*** DATA SECTION

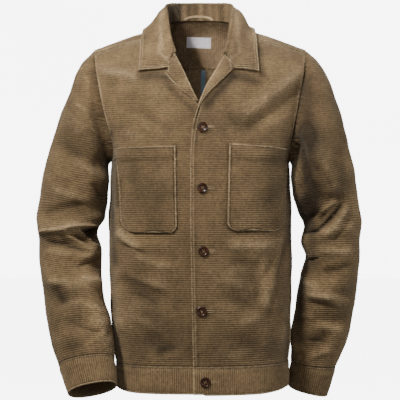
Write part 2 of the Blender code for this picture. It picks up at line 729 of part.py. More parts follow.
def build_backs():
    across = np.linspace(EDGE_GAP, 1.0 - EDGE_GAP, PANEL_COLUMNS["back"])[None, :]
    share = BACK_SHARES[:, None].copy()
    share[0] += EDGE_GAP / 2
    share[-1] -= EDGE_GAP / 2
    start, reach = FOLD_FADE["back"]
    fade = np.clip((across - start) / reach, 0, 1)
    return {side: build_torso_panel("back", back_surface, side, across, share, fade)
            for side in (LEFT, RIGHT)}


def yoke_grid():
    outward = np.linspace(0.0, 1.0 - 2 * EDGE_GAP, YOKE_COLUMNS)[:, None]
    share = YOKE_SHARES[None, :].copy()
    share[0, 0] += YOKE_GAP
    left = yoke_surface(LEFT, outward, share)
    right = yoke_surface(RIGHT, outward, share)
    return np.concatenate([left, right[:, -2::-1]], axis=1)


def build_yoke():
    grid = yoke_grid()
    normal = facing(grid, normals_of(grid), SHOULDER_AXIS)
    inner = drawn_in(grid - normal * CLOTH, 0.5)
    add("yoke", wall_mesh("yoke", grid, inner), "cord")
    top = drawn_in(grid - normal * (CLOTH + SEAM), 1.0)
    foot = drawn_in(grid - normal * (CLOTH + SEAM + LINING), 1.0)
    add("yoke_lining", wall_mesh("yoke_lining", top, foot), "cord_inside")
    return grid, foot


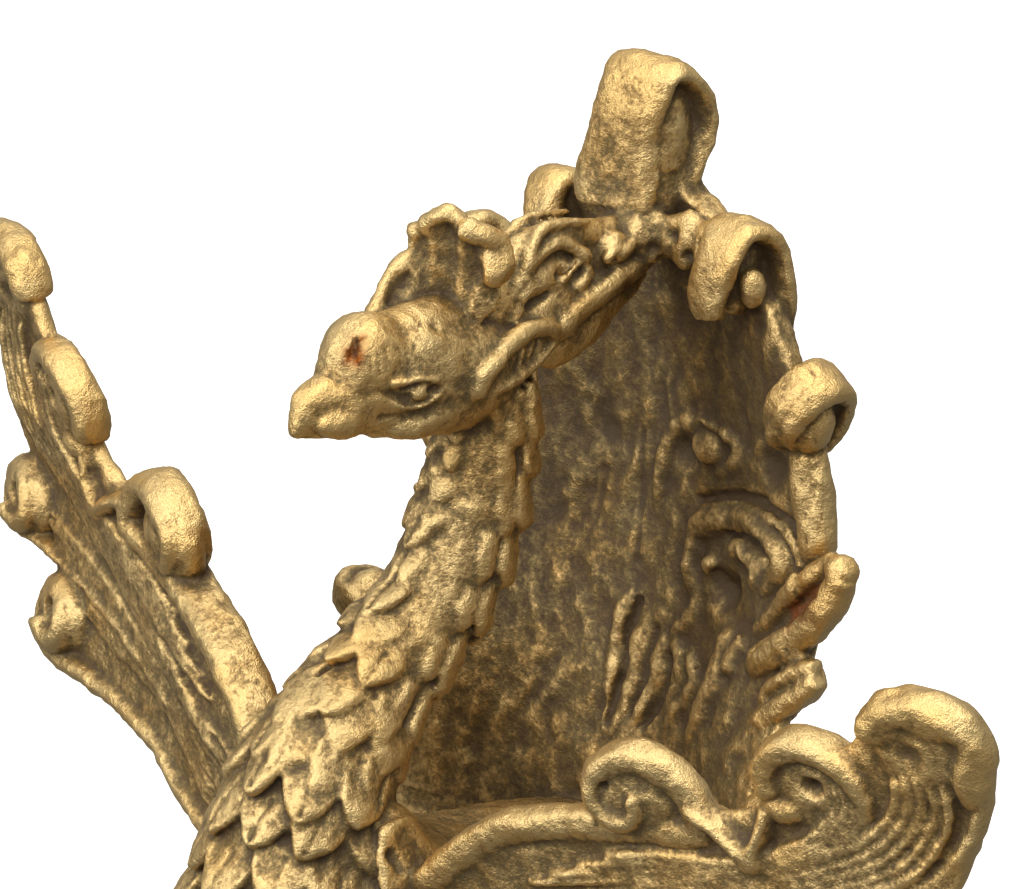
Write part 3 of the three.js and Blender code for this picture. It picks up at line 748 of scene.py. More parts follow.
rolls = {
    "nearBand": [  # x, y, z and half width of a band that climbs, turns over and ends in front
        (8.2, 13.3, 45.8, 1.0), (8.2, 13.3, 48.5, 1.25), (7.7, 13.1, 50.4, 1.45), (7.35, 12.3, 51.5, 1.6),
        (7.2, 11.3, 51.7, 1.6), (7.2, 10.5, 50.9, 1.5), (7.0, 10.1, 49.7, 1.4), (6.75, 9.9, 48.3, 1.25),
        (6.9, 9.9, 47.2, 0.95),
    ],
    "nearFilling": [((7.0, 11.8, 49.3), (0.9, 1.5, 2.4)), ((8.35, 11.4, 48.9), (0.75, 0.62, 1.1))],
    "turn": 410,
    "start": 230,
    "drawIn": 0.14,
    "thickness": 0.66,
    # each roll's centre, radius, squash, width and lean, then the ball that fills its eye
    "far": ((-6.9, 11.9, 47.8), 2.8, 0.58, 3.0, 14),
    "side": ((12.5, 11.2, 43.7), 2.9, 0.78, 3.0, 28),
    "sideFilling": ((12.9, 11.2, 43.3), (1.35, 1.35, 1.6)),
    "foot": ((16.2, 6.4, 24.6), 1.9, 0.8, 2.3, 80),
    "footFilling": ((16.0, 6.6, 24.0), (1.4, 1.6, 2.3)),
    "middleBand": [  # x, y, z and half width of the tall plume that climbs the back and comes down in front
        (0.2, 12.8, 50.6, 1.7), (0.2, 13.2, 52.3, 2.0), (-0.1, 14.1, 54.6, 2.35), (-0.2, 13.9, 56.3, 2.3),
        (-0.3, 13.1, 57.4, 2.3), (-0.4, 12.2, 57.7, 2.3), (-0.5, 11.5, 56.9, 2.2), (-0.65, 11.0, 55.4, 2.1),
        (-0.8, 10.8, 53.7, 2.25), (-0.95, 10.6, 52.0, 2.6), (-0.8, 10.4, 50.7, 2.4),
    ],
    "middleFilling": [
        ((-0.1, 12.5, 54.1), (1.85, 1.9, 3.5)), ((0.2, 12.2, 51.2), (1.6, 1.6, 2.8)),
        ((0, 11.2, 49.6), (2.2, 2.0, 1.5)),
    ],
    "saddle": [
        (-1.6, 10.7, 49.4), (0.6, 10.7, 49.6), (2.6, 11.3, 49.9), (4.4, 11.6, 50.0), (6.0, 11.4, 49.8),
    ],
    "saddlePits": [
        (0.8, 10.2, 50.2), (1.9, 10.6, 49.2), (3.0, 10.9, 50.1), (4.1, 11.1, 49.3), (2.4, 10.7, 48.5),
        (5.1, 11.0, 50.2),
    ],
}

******

WHAT IS BEING ASKED — Each record above should be output again exactly.

CORRECT OUTPUT —
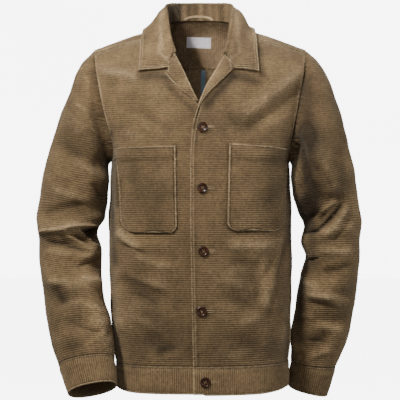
Write part 2 of the Blender code for this picture. It picks up at line 729 of part.py. More parts follow.
def build_backs():
    across = np.linspace(EDGE_GAP, 1.0 - EDGE_GAP, PANEL_COLUMNS["back"])[None, :]
    share = BACK_SHARES[:, None].copy()
    share[0] += EDGE_GAP / 2
    share[-1] -= EDGE_GAP / 2
    start, reach = FOLD_FADE["back"]
    fade = np.clip((across - start) / reach, 0, 1)
    return {side: build_torso_panel("back", back_surface, side, across, share, fade)
            for side in (LEFT, RIGHT)}


def yoke_grid():
    outward = np.linspace(0.0, 1.0 - 2 * EDGE_GAP, YOKE_COLUMNS)[:, None]
    share = YOKE_SHARES[None, :].copy()
    share[0, 0] += YOKE_GAP
    left = yoke_surface(LEFT, outward, share)
    right = yoke_surface(RIGHT, outward, share)
    return np.concatenate([left, right[:, -2::-1]], axis=1)


def build_yoke():
    grid = yoke_grid()
    normal = facing(grid, normals_of(grid), SHOULDER_AXIS)
    inner = drawn_in(grid - normal * CLOTH, 0.5)
    add("yoke", wall_mesh("yoke", grid, inner), "cord")
    top = drawn_in(grid - normal * (CLOTH + SEAM), 1.0)
    foot = drawn_in(grid - normal * (CLOTH + SEAM + LINING), 1.0)
    add("yoke_lining", wall_mesh("yoke_lining", top, foot), "cord_inside")
    return grid, foot


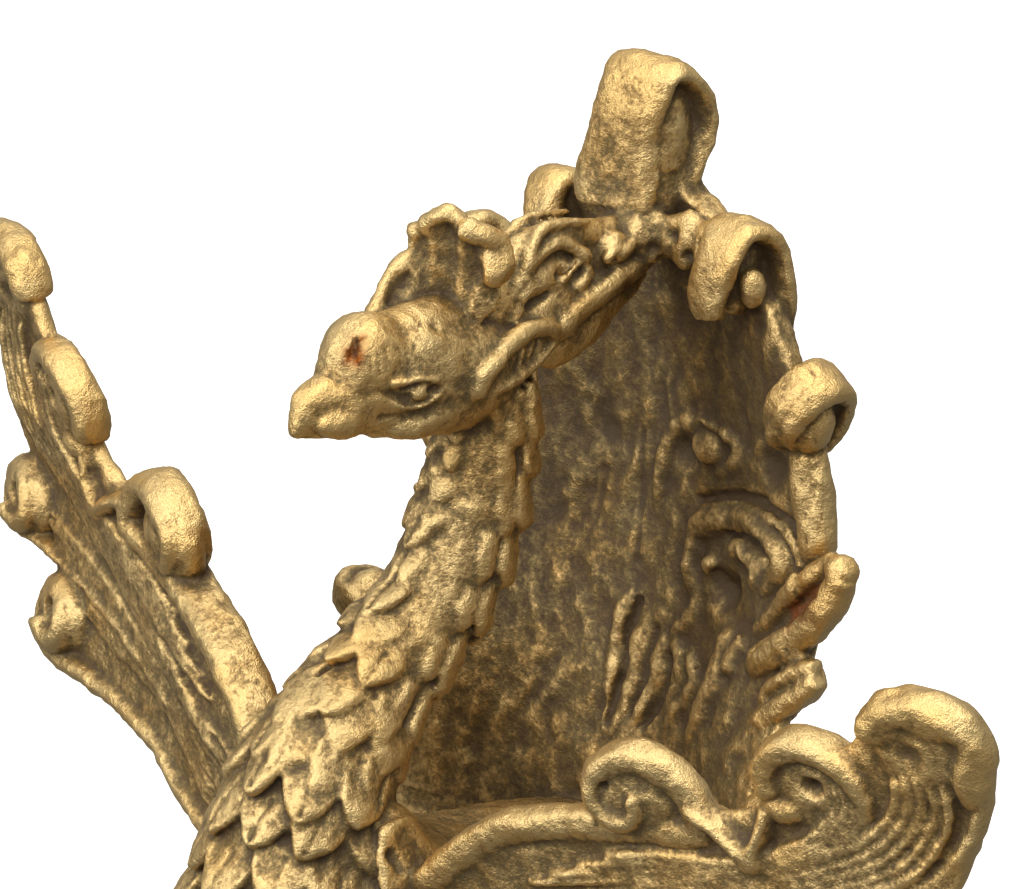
Write part 3 of the three.js and Blender code for this picture. It picks up at line 748 of scene.py. More parts follow.
rolls = {
    "nearBand": [  # x, y, z and half width of a band that climbs, turns over and ends in front
        (8.2, 13.3, 45.8, 1.0), (8.2, 13.3, 48.5, 1.25), (7.7, 13.1, 50.4, 1.45), (7.35, 12.3, 51.5, 1.6),
        (7.2, 11.3, 51.7, 1.6), (7.2, 10.5, 50.9, 1.5), (7.0, 10.1, 49.7, 1.4), (6.75, 9.9, 48.3, 1.25),
        (6.9, 9.9, 47.2, 0.95),
    ],
    "nearFilling": [((7.0, 11.8, 49.3), (0.9, 1.5, 2.4)), ((8.35, 11.4, 48.9), (0.75, 0.62, 1.1))],
    "turn": 410,
    "start": 230,
    "drawIn": 0.14,
    "thickness": 0.66,
    # each roll's centre, radius, squash, width and lean, then the ball that fills its eye
    "far": ((-6.9, 11.9, 47.8), 2.8, 0.58, 3.0, 14),
    "side": ((12.5, 11.2, 43.7), 2.9, 0.78, 3.0, 28),
    "sideFilling": ((12.9, 11.2, 43.3), (1.35, 1.35, 1.6)),
    "foot": ((16.2, 6.4, 24.6), 1.9, 0.8, 2.3, 80),
    "footFilling": ((16.0, 6.6, 24.0), (1.4, 1.6, 2.3)),
    "middleBand": [  # x, y, z and half width of the tall plume that climbs the back and comes down in front
        (0.2, 12.8, 50.6, 1.7), (0.2, 13.2, 52.3, 2.0), (-0.1, 14.1, 54.6, 2.35), (-0.2, 13.9, 56.3, 2.3),
        (-0.3, 13.1, 57.4, 2.3), (-0.4, 12.2, 57.7, 2.3), (-0.5, 11.5, 56.9, 2.2), (-0.65, 11.0, 55.4, 2.1),
        (-0.8, 10.8, 53.7, 2.25), (-0.95, 10.6, 52.0, 2.6), (-0.8, 10.4, 50.7, 2.4),
    ],
    "middleFilling": [
        ((-0.1, 12.5, 54.1), (1.85, 1.9, 3.5)), ((0.2, 12.2, 51.2), (1.6, 1.6, 2.8)),
        ((0, 11.2, 49.6), (2.2, 2.0, 1.5)),
    ],
    "saddle": [
        (-1.6, 10.7, 49.4), (0.6, 10.7, 49.6), (2.6, 11.3, 49.9), (4.4, 11.6, 50.0), (6.0, 11.4, 49.8),
    ],
    "saddlePits": [
        (0.8, 10.2, 50.2), (1.9, 10.6, 49.2), (3.0, 10.9, 50.1), (4.1, 11.1, 49.3), (2.4, 10.7, 48.5),
        (5.1, 11.0, 50.2),
    ],
}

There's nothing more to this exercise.